◆ What needs to be done: Restate word for word the lines of the data below, from the first through the one that has "the real spiral.".
• • •
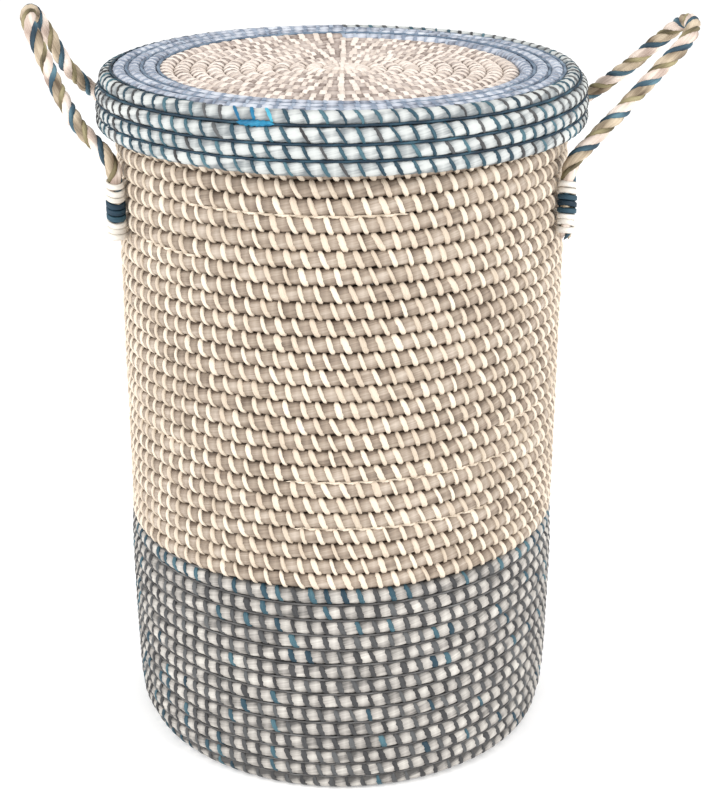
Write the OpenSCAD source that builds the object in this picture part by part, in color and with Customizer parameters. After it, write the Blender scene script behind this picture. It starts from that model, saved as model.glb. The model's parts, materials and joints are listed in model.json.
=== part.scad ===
// Coiled seagrass laundry basket with a lift-off cap lid and two rope handles.
// Origin: centre of the foot, on the floor. +Z is up, -Y is the front, the handles stand at -X and +X.
// Every coil is drawn as a stack of round courses, one ring for each turn of the real spiral.

/* [Basket] */
// Outer diameter of the straight wall
body_d = 380; // [340:5:420]
// Height of the basket without its lid
body_h = 576; // [540:4:600]
// Height of the blue-stitched band at the foot
band_h = 195; // [170:5:220]
// Courses of coil in the blue-stitched band
band_courses = 14; // [12:1:16]
// Courses of coil in the cream-stitched wall
wall_courses = 27; // [25:1:30]
// How far the band swells beyond the straight wall
band_bulge = 2; // [0:0.5:3]
// How far the band draws in from its top to the foot
foot_taper = 2.5; // [0:0.5:8]
// How far the lowest course turns in under the band
foot_turn = 4; // [1:0.5:5]

/* [Lid] */
// Outer diameter of the lid's skirt
lid_d = 410; // [408:1:414]
// Diameter of the cream-stitched centre of the lid
disc_d = 300; // [260:5:310]
// How far the skirt hangs below the basket's rim
skirt_drop = 35; // [31:1:40]
// How far the cream-stitched centre sits below the ring round it
disc_sink = 4; // [0:0.5:4]
// Courses of coil in the cream-stitched centre, counted from the middle
disc_courses = 11; // [9:1:13]
// Courses of coil in the blue-stitched ring round the centre
ring_courses = 3; // [3:1:4]
// Thickness of the lid's coil
lid_coil = 13; // [12:0.5:14]

/* [Handles] */
// Diameter of the rope
rope_d = 15; // [12:1:18]
// Half the distance between the two roots of one handle
root_half_span = 76; // [60:1:84]
// Height of the roots above the floor
root_z = 520; // [505:1:522]
// Length of each rope tail down the outside of the wall
tail_len = 52; // [50:1:110]
// Wraps of strip that bind each tail to the wall
wraps = 3; // [2:1:4]
// Sides of the rope's cross-section
rope_sides = 12; // [8:1:16]

/* [Hidden] */

$fn = 96;
fuse = 0.53;               // a course's radius over its pitch: neighbours overlap and fuse
fit_gap = 0.5;             // air between pieces of different bodies
trim = 40;                 // size of the blocks that trim the courses, larger than any coil

band_pitch = band_h / band_courses;
wall_pitch = (body_h - band_h) / (wall_courses + 1);
band_r = fuse * band_pitch;
wall_r = fuse * wall_pitch;
body_r = body_d / 2;
rim_r = body_r - wall_r;   // middle of the coil in the straight wall

// Middle of the coil in band course i, counted from the floor. The swelling dies out over the top 3 courses.
function band_z(i) = (i + 0.5) * band_pitch;
function band_mid(i) = body_r - band_r + band_bulge * min(1, (band_courses - i) / 3)
    - foot_taper * pow(1 - i / band_courses, 2) - foot_turn * pow(0.3, i);
function wall_z(i) = band_h + (i + 0.5) * wall_pitch;

// The flat base: courses from the corner course to the middle
base_outer = band_mid(0) - band_pitch;
base_count = floor(base_outer / band_pitch);

// The lid: centre courses, ring courses, then the skirt round the shoulder
disc_pitch = disc_d / 2 / disc_courses;
disc_r = fuse * disc_pitch;
skirt_mid = lid_d / 2 - lid_coil / 2;
shoulder_in = 5.5;                         // how far the shoulder course sits inside the skirt
ring_pitch = (skirt_mid - shoulder_in - disc_d / 2) / (ring_courses + 0.5);
ring_r = fuse * ring_pitch;
ring_edge = disc_d / 2 + ring_courses * ring_pitch;
lid_low = body_h + fit_gap + ring_r;       // middle height of the ring coils
disc_z = lid_low - disc_sink;              // middle height of the centre's coils
skirt_low = body_h - skirt_drop + lid_coil / 2;
shoulder_z = lid_low + 0.5;
skirt_step = (shoulder_z - skirt_low) / 2.95;
skirt_r = 0.54 * skirt_step;
skirt_mids = concat([[skirt_mid - shoulder_in, shoulder_z]],
    [for (i = [2:-1:0]) [skirt_mid, skirt_low + i * skirt_step]]);

// The roots of the handles, at the middle of the rope, and the tails below them
rope_r = rope_d / 2;
tail_mid = body_r + rope_r + 0.2;
root_x = sqrt(pow(tail_mid + 1.5, 2) - pow(root_half_span, 2));
tail_top = root_z - rope_r - 1.2;
tail_x = sqrt(pow(tail_mid, 2) - pow(root_half_span, 2));

// Half of each handle's route: out from the root, in from the root's span, up from the root
left_half = [[0, 0, 0], [5, 1, 8], [15, 7, 17], [28, 16, 29], [39, 29, 42], [49, 41, 57], [57, 48, 74],
             [64, 51, 90], [70, 58, 102], [72, 69, 108]];
right_half = [[0, 0, 0], [5, 1, 8], [15, 6, 17], [28, 14, 29], [41, 22, 40], [54, 30, 52], [67, 36, 65],
              [80, 40, 78], [91, 45, 89], [99, 54, 98], [102, 67, 102]];

// The whole loop, from the front root over the top to the rear root
function loop_points(side, half) = concat(
    [for (p = half) [side * (root_x + p[0]), -(root_half_span - p[1]), root_z + p[2]]],
    [for (i = [len(half) - 1:-1:0]) let (p = half[i])
        [side * (root_x + p[0]), root_half_span - p[1], root_z + p[2]]]);

// A smooth curve through the points, with steps short pieces between each pair
function along(a, b, c, d, t) = 0.5 * (2 * b + (c - a) * t + (2 * a - 5 * b + 4 * c - d) * t * t
    + (3 * b - a - 3 * c + d) * t * t * t);
function smooth(p, steps) = let (n = len(p)) concat(
    [for (i = [0:n - 2]) for (s = [0:steps - 1])
        along(p[max(i - 1, 0)], p[i], p[i + 1], p[min(i + 2, n - 1)], s / steps)],
    [p[n - 1]]);

function unit(v) = v / norm(v);

// Rings of a tube along a route. The first direction across is turned as little as possible at each step.
function headings(p) = [for (i = [0:len(p) - 1]) unit(p[min(i + 1, len(p) - 1)] - p[max(i - 1, 0)])];
function across(d, previous) = unit(previous - (previous * d) * d);
function frames(d, i, previous) = i >= len(d) ? []
    : let (a = across(d[i], previous)) concat([a], frames(d, i + 1, a));

module tube(points, r, sides) {
    d = headings(points);
    a = frames(d, 0, [0.3, 1, 0.2]);
    n = len(points);
    rings = [for (i = [0:n - 1]) for (k = [0:sides - 1])
        points[i] + r * (cos(360 * k / sides) * a[i] + sin(360 * k / sides) * cross(d[i], a[i]))];
    walls = [for (i = [0:n - 2]) for (k = [0:sides - 1]) let (j = (k + 1) % sides)
        [i * sides + k, (i + 1) * sides + k, (i + 1) * sides + j, i * sides + j]];
    polyhedron(rings, concat(walls, [[for (k = [0:sides - 1]) k],
        [for (k = [sides - 1:-1:0]) (n - 1) * sides + k]]), convexity = 6);
}

// One course of coil, and a stack of them, turned round the middle of the basket
module course(mid, z, r) {
    translate([mid, z]) circle(r);
}

module base_coil() {
    color("tan") rotate_extrude() intersection() {
        union() {
            for (i = [0:base_count]) course(base_outer - i * band_pitch, band_z(0), band_r);
            square([band_pitch, band_pitch]);
        }
        square([base_outer + band_pitch / 2, 4 * band_r]);
    }
}

module lower_wall_coil() {
    color("slategray") rotate_extrude() difference() {
        for (i = [0:band_courses - 1]) course(band_mid(i), band_z(i), band_r);
        translate([0, band_h]) square([body_r + trim, trim]);
        translate([0, -trim]) square([body_r + trim, trim]);
        square([base_outer + band_pitch / 2, 2 * band_r]);
    }
}

module upper_wall_coil() {
    color("wheat") rotate_extrude() intersection() {
        for (i = [0:wall_courses - 1]) course(rim_r, wall_z(i), wall_r);
        translate([0, band_h]) square([body_r + trim, wall_courses * wall_pitch]);
    }
}

module rim_coil() {
    color("burlywood") rotate_extrude() intersection() {
        course(rim_r, wall_z(wall_courses), wall_r);
        translate([0, band_h + wall_courses * wall_pitch]) square([body_r + trim, wall_pitch]);
    }
}

module lid_disc_coil() {
    color("wheat") rotate_extrude() intersection() {
        union() {
            for (i = [0:disc_courses - 1]) course((i + 0.5) * disc_pitch, disc_z, disc_r);
            translate([0, disc_z - disc_r]) square([disc_pitch / 2, 2 * disc_r]);
        }
        translate([0, lid_low - trim / 2]) square([disc_d / 2, trim]);
    }
}

module lid_ring_coil() {
    color("slategray") rotate_extrude() difference() {
        for (i = [0:ring_courses - 1]) course(disc_d / 2 + (i + 0.5) * ring_pitch, lid_low, ring_r);
        translate([0, lid_low - trim / 2]) square([disc_d / 2, trim]);
        translate([ring_edge, lid_low - trim / 2]) square([trim, trim]);
    }
}

module lid_skirt_coil() {
    color("lightsteelblue") rotate_extrude() difference() {
        for (m = skirt_mids) course(m[0], m[1], skirt_r);
        translate([0, lid_low - trim / 2]) square([ring_edge, trim]);
    }
}

// A tail of rope down the wall, with a rounded top under its root
module rope_tail(side, end) {
    translate([side * tail_x, end * root_half_span, tail_top - tail_len]) rotate_extrude() union() {
        square([rope_r, tail_len - rope_r]);
        intersection() {
            translate([0, tail_len - rope_r]) circle(rope_r);
            square([rope_r, tail_len]);
        }
    }
}

// Strips wrapped over a tail and drawn through the wall on both sides of it
module lashing(side, end) {
    thick = 1.4;
    wide = 4;
    for (i = [0:wraps - 1])
        translate([side * tail_x, end * root_half_span, tail_top - tail_len * (i + 0.5) / wraps - wide / 2])
            difference() {
                cylinder(h = wide, r = rope_r + thick);
                translate([0, 0, -1]) cylinder(h = wide + 2, r = rope_r);
                translate([-side * tail_x, -end * root_half_span, -1]) cylinder(h = wide + 2, r = body_r);
            }
}

module handle_rope(side, half) {
    color("peru") tube(smooth(loop_points(side, half), 3), rope_r, rope_sides);
}

module left_front_tail() { color("peru") rope_tail(-1, -1); }
module left_rear_tail() { color("peru") rope_tail(-1, 1); }
module right_front_tail() { color("peru") rope_tail(1, -1); }
module right_rear_tail() { color("peru") rope_tail(1, 1); }
module left_front_lashing() { color("ivory") lashing(-1, -1); }
module left_rear_lashing() { color("ivory") lashing(-1, 1); }
module right_front_lashing() { color("ivory") lashing(1, -1); }
module right_rear_lashing() { color("ivory") lashing(1, 1); }
module left_handle_rope() { handle_rope(-1, left_half); }
module right_handle_rope() { handle_rope(1, right_half); }

base_coil();
lower_wall_coil();
upper_wall_coil();
rim_coil();
left_front_tail();
left_rear_tail();
right_front_tail();
right_rear_tail();
left_front_lashing();
left_rear_lashing();
right_front_lashing();
right_rear_lashing();
lid_disc_coil();
lid_ring_coil();
lid_skirt_coil();
left_handle_rope();
right_handle_rope();
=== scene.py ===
"""Coiled seagrass laundry basket: the looks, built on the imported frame. Metres, +Z up, -Y is the front."""

import json
import math

import bpy
import numpy as np
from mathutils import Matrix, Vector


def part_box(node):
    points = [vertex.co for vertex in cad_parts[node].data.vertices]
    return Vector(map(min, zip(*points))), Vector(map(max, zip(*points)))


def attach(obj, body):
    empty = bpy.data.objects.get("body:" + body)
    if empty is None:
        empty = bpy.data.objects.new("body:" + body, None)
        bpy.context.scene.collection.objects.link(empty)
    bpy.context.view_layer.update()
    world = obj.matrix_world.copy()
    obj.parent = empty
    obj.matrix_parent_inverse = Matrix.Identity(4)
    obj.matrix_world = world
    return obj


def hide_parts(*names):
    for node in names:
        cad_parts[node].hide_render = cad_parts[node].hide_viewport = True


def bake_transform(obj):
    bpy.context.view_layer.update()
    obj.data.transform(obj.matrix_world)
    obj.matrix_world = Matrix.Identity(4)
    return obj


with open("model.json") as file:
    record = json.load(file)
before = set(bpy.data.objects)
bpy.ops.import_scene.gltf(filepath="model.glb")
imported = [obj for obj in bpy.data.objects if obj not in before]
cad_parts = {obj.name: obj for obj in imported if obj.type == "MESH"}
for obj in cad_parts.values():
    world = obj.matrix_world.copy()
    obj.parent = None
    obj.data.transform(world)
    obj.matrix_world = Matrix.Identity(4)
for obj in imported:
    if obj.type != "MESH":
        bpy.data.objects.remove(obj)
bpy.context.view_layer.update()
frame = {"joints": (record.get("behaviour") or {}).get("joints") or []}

MM = 0.001
TURN = 2 * math.pi
rng = np.random.default_rng(20)


def low(node):
    """The lowest corner of a node's box at rest."""
    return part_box(node)[0]


def top(node):
    """The highest corner of a node's box at rest."""
    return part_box(node)[1]


# What the solids were drawn with: the courses of coil in each part, and the band's and skirt's shapes
BAND_COURSES = 14
WALL_COURSES = 28
DISC_COURSES = 11
RING_COURSES = 3
FUSE = 0.53                                     # a course's radius over its pitch
SKIRT_FUSE = 0.54                               # the same, in the lid's skirt
SKIRT_STEPS = 2.95                              # courses from the lowest one's middle to the shoulder's
SHOULDER_IN = 5.5 * MM                          # how far the shoulder's course sits inside the skirt
BAND_BULGE = 2 * MM                             # how far the band swells beyond the straight wall
FOOT_TAPER = 2.5 * MM                           # how far the band draws in from its top to the foot
FOOT_TURN = 4 * MM                              # how far the lowest course turns in under the band

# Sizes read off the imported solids
BAND_H = low("upper_wall_coil").z
BAND_PITCH = BAND_H / BAND_COURSES
WALL_PITCH = (top("rim_coil").z - BAND_H) / WALL_COURSES
WALL_MID = top("upper_wall_coil").x - FUSE * WALL_PITCH
DISC_PITCH = top("lid_disc_coil").x / DISC_COURSES
DISC_Z = top("lid_disc_coil").z - FUSE * DISC_PITCH
RING_PITCH = (top("lid_ring_coil").x - top("lid_disc_coil").x) / RING_COURSES
RING_Z = top("lid_ring_coil").z - FUSE * RING_PITCH

# The drawn coil: half its thickness through the wall and half its height, as shares of its pitch
COIL_OUT = 0.465
COIL_UP = 0.505

# Stitches in one round. A little off a whole number, so that each round's stitches lean past the last one's
WALL_STITCHES = 87.87
BAND_STITCHES = 87.95
LID_STITCHES = 94.07


# ---------------------------------------------------------------- camera, light and floor

def add_camera():
    """Stands 1.4 m in front of the basket and looks down on it by 21.75 degrees."""
    look_down = 21.75
    roll = 0.2
    data = bpy.data.cameras.new("camera")
    data.lens = 75.92
    camera = bpy.data.objects.new("camera", data)
    camera.location = (0.0112, -1.4025, 0.8466)
    camera.rotation_mode = "ZYX"            # in this order the last angle turns it round its line of view
    camera.rotation_euler = (math.radians(90 - look_down), 0, math.radians(roll))
    bpy.context.scene.collection.objects.link(camera)
    bpy.context.scene.camera = camera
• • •
◆ Result of this exercise:
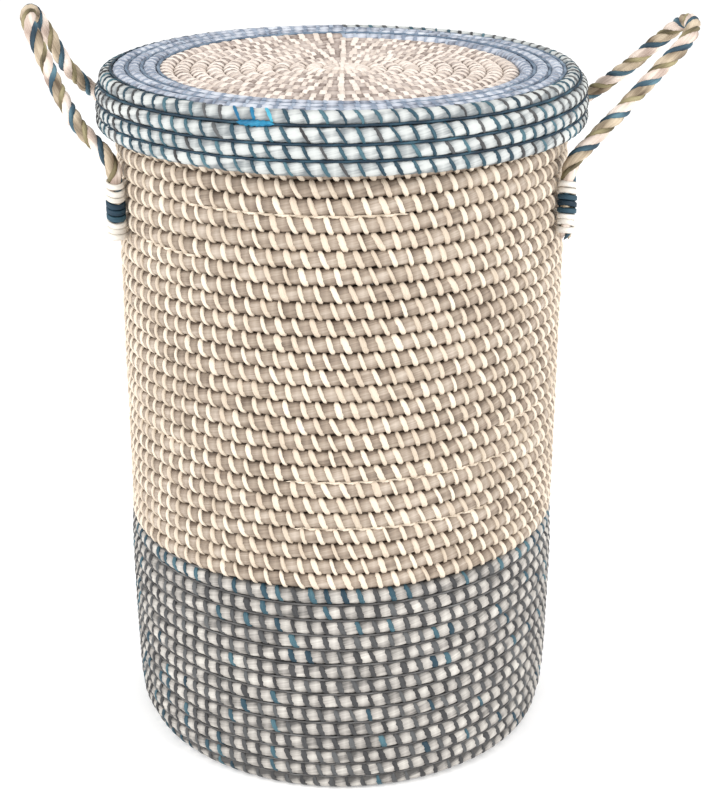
Write the OpenSCAD source that builds the object in this picture part by part, in color and with Customizer parameters. After it, write the Blender scene script behind this picture. It starts from that model, saved as model.glb. The model's parts, materials and joints are listed in model.json.
=== part.scad ===
// Coiled seagrass laundry basket with a lift-off cap lid and two rope handles.
// Origin: centre of the foot, on the floor. +Z is up, -Y is the front, the handles stand at -X and +X.
// Every coil is drawn as a stack of round courses, one ring for each turn of the real spiral.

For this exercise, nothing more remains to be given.